I tried not to hesitate as I slipped an untruth past her. “Sometimes.”
It was warm and fine and the meal was settling in. “You know, I could spend the rest of the night here on this couch,” Paula said. As I was about to answer that it sounded like a good idea, her phone rang.
Paula said something so vile and obscene for someone so pretty and slender, and grabbed her cell phone out of her leather bag. She answered it with, “Quinn,” and I bit my lip not to add “medicine woman” to her sentence.
“Uh-huh,” she said. “Uh-huh. Hold on.”
One more rummage trip through the bag, coming out with a Bic pen she uncapped with her teeth, and looking for something on my coffee table; she found a subscription card to The New York Times and started scribbling.
“Okay, okay,” she said. “Got it.”
She got off the phone, muttered yet another fantastic expletive, and said, “Two-car crash over in Bretton. Tractor-trailer truck and SUV, tractor-trailer on its side, SUV flipped over three or four times, ended up in some birch trees. Route 101 from here to the middle of the state blocked off. Med flight coming in. One hell of a mess. I gotta go.”
I got up and saw her to the door, got a brief kiss, and she said, “Look, not sure when I’m coming back.”
“I understand.”
“And when I’m done, I’ll probably end up back at my condo. Quicker to get to bed.”
“Understand that, too.”
Then she was out the door, and I was there by my lonesome, like it had been planned or something.
Karma, maybe, or the spirits Up There who were having fun sending parts of me around the West Coast were responsible.
Back to my couch I went.
The sloggy routine continued, with a bit more of television downstairs, and then my usual routine of emptying out the blood and fluid upstairs. Measuring the blood—a slight improvement, but still not enough to get the drains taken out—and then, filled with a burst of optimism and energy, I decided to take a shower.

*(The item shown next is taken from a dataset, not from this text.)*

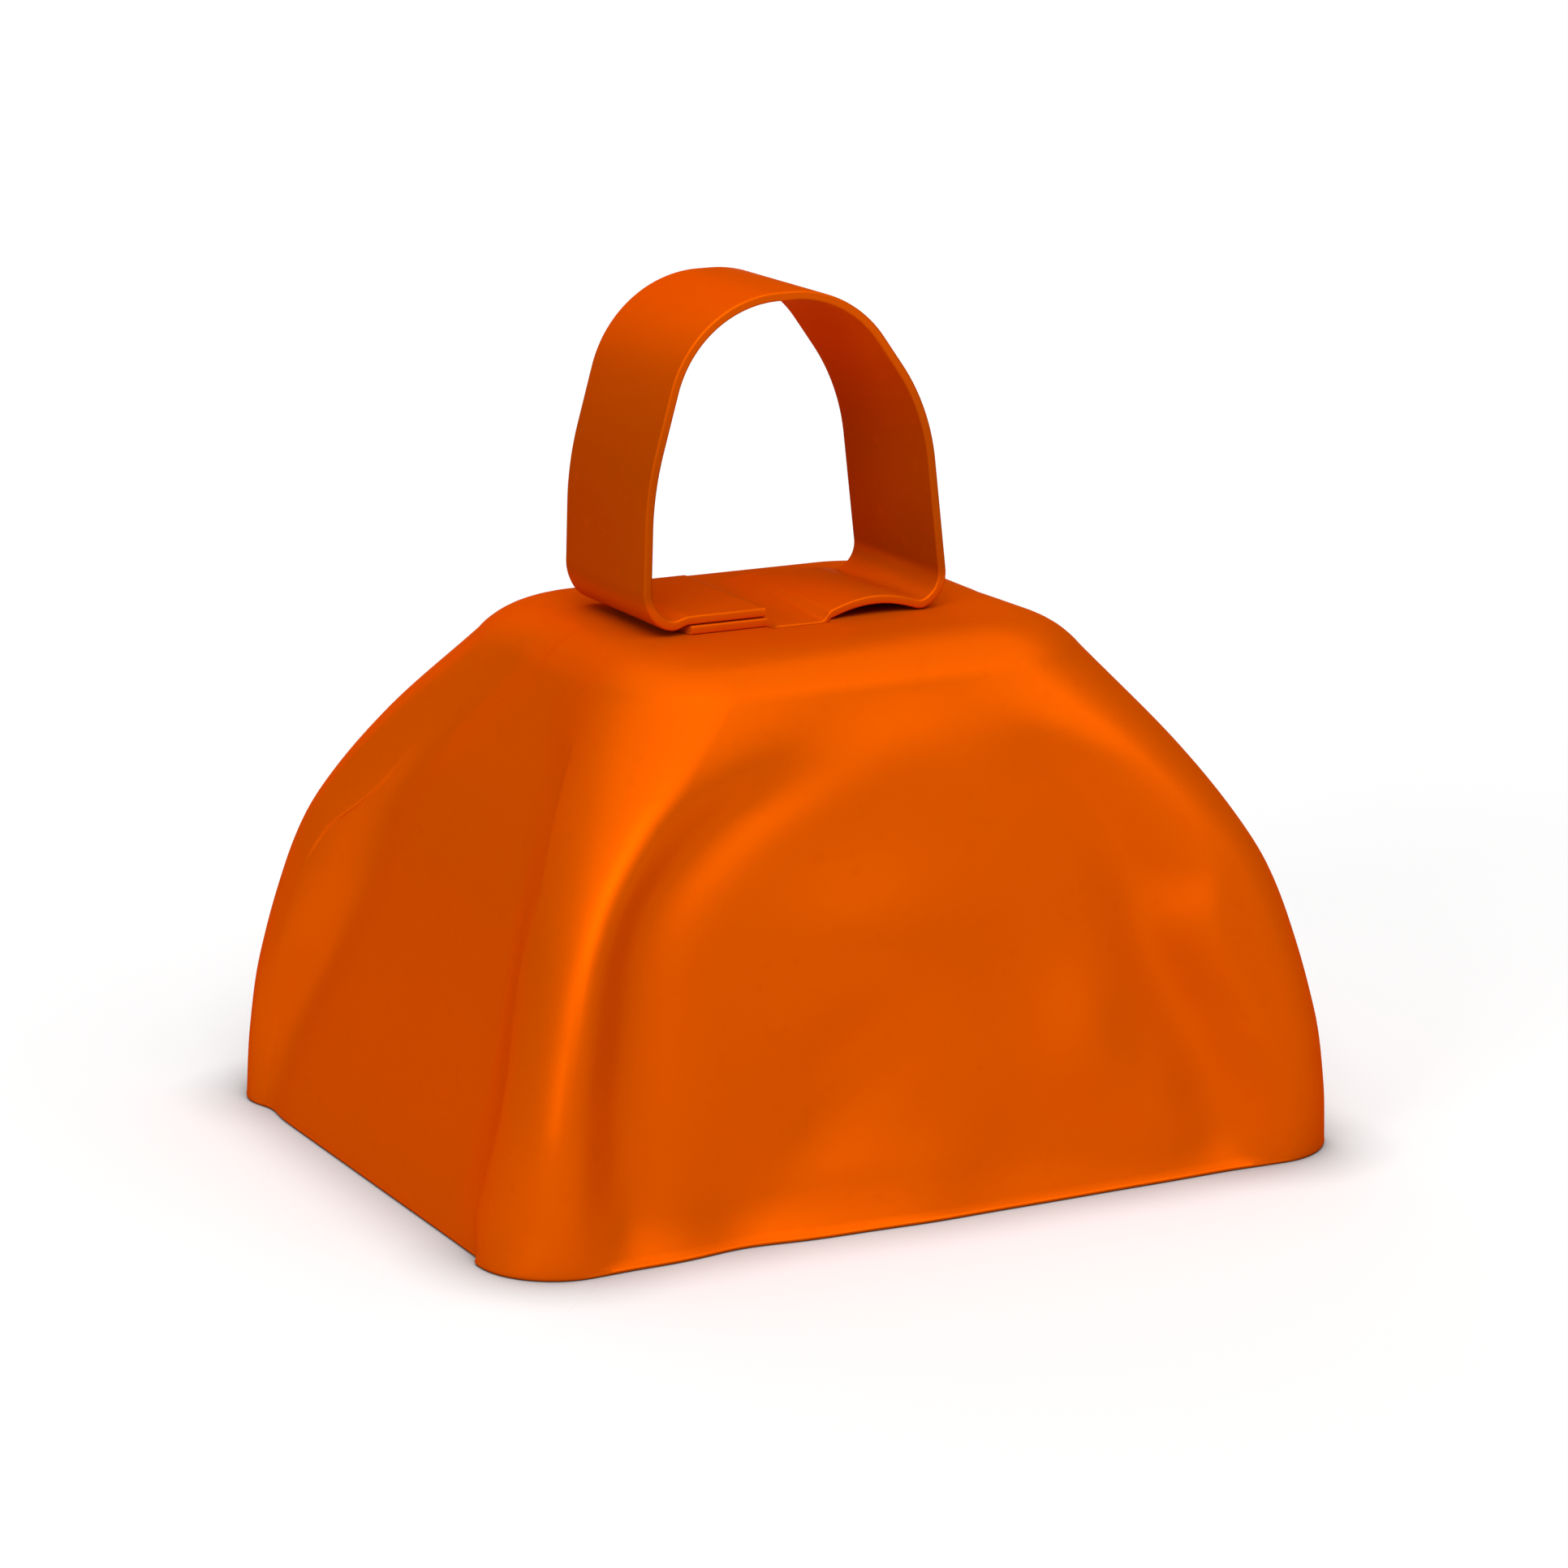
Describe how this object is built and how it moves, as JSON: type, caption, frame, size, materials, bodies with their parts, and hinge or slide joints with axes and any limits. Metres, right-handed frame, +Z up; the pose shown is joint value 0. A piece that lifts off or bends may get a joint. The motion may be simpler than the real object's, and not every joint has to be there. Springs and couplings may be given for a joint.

It took some doing, but I got my top and bottoms off, and turned on the water, letting it run nice and hot. I did the best I could, ducking my head in, washing my hair, trying not to get my midsection bandages wet, the ones next to my drains. The angry-looking stitchwork wasn’t as angry-looking anymore, more disgruntled-looking. I flipped around and washed my other leg and arm; it took a long time and I got water splashed all around the place and on the tile floor, but damn, it felt good.